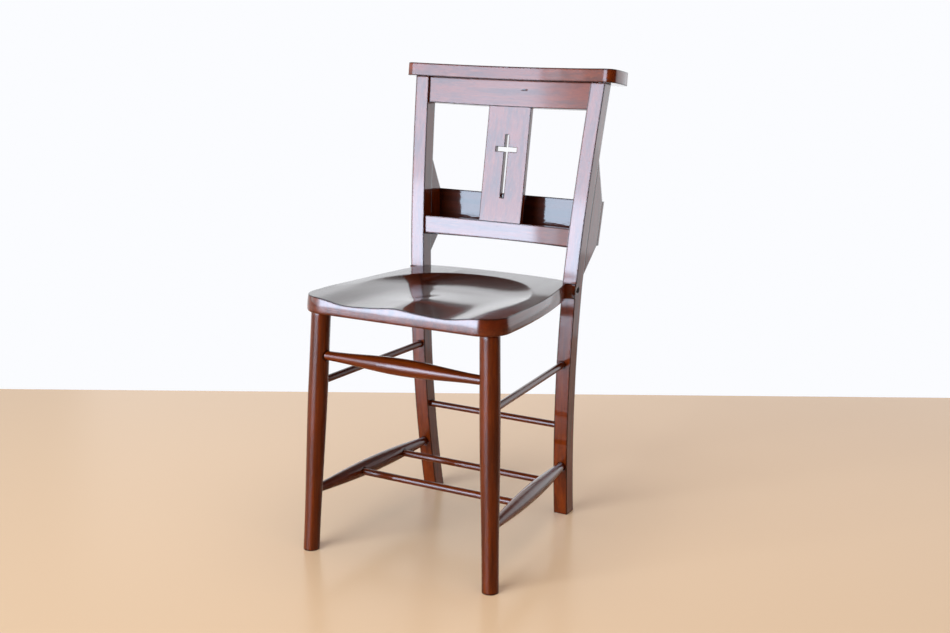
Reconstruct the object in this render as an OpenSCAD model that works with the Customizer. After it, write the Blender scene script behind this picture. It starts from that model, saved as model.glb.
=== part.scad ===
// Choir chair: a saddled seat, a curved back, a splat with a cut-out Latin cross and a book box behind.
// Millimetres. X runs to the right of someone who faces the chair, Y to the rear and Z up from the floor.
// Lengths named "back" are measured to the rear from the seat's front edge.

/* [Seat] */
// Height of the seat top at its front edge
seat_height = 452; // [440:1:470]
// Thickness of the seat board
seat_thickness = 28; // [26:1:32]
// Greatest width of the seat
seat_width = 374; // [366:1:384]
// Depth of the seat from its front edge to the middle of its rear edge
seat_depth = 365; // [362:1:368]
// Fall of the seat to the rear in degrees
seat_fall = 0.9; // [0.5:0.1:1.5]
// Radius of the seat's front corners
seat_corner_radius = 45; // [35:1:55]
// Radius of the long curve of each side of the seat
seat_side_radius = 1250; // [1150:10:1400]
// Radius of the curve of the rear edge
seat_rear_radius = 900; // [800:10:1200]
// Radius of the hollow from the side of the seat to the flare at the post
seat_flare_radius = 10; // [8:0.5:11]
// Thickness of the flare at the post's outer corner
seat_flare_end = 2.5; // [2:0.25:4]
// Depth of each thigh hollow at the front edge
thigh_depth = 8; // [4:0.5:9]
// Radius of each thigh hollow
thigh_radius = 280; // [240:10:320]
// Distance of each thigh hollow from the middle
thigh_offset = 80; // [75:1:85]
// Length over which a thigh hollow runs out to the rear
thigh_run = 190; // [150:5:230]
// Depth of the bowl in the middle of the seat
bowl_depth = 8; // [4:0.5:9]
// Radius of the bowl
bowl_radius = 800; // [700:50:1200]
// Distance of the bowl's middle from the front edge
bowl_back = 204; // [190:2:210]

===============

_Given task:_ Can you give every line above again, exactly as written?

_Written reply:_
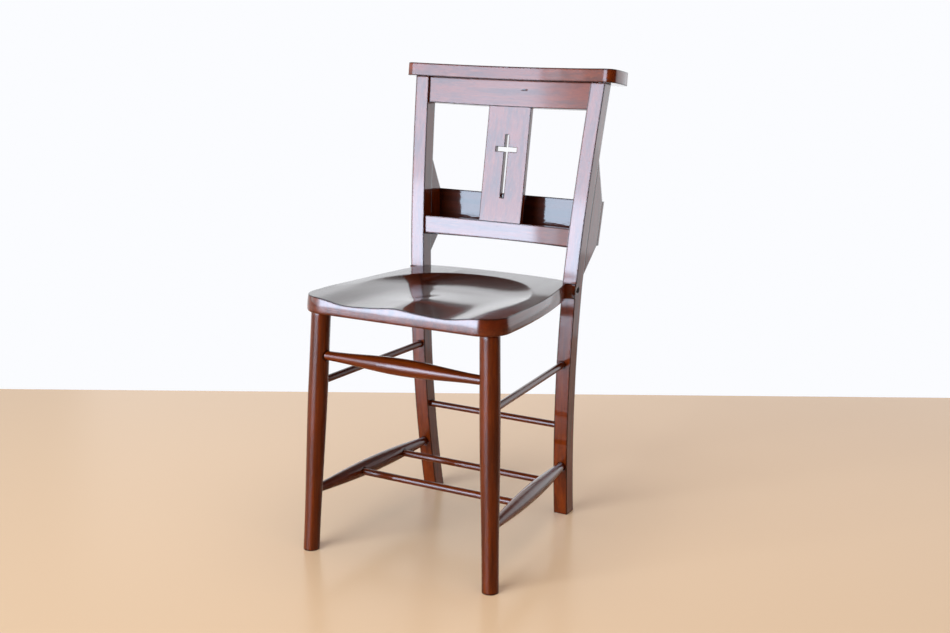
Reconstruct the object in this render as an OpenSCAD model that works with the Customizer. After it, write the Blender scene script behind this picture. It starts from that model, saved as model.glb.
=== part.scad ===
// Choir chair: a saddled seat, a curved back, a splat with a cut-out Latin cross and a book box behind.
// Millimetres. X runs to the right of someone who faces the chair, Y to the rear and Z up from the floor.
// Lengths named "back" are measured to the rear from the seat's front edge.

/* [Seat] */
// Height of the seat top at its front edge
seat_height = 452; // [440:1:470]
// Thickness of the seat board
seat_thickness = 28; // [26:1:32]
// Greatest width of the seat
seat_width = 374; // [366:1:384]
// Depth of the seat from its front edge to the middle of its rear edge
seat_depth = 365; // [362:1:368]
// Fall of the seat to the rear in degrees
seat_fall = 0.9; // [0.5:0.1:1.5]
// Radius of the seat's front corners
seat_corner_radius = 45; // [35:1:55]
// Radius of the long curve of each side of the seat
seat_side_radius = 1250; // [1150:10:1400]
// Radius of the curve of the rear edge
seat_rear_radius = 900; // [800:10:1200]
// Radius of the hollow from the side of the seat to the flare at the post
seat_flare_radius = 10; // [8:0.5:11]
// Thickness of the flare at the post's outer corner
seat_flare_end = 2.5; // [2:0.25:4]
// Depth of each thigh hollow at the front edge
thigh_depth = 8; // [4:0.5:9]
// Radius of each thigh hollow
thigh_radius = 280; // [240:10:320]
// Distance of each thigh hollow from the middle
thigh_offset = 80; // [75:1:85]
// Length over which a thigh hollow runs out to the rear
thigh_run = 190; // [150:5:230]
// Depth of the bowl in the middle of the seat
bowl_depth = 8; // [4:0.5:9]
// Radius of the bowl
bowl_radius = 800; // [700:50:1200]
// Distance of the bowl's middle from the front edge
bowl_back = 204; // [190:2:210]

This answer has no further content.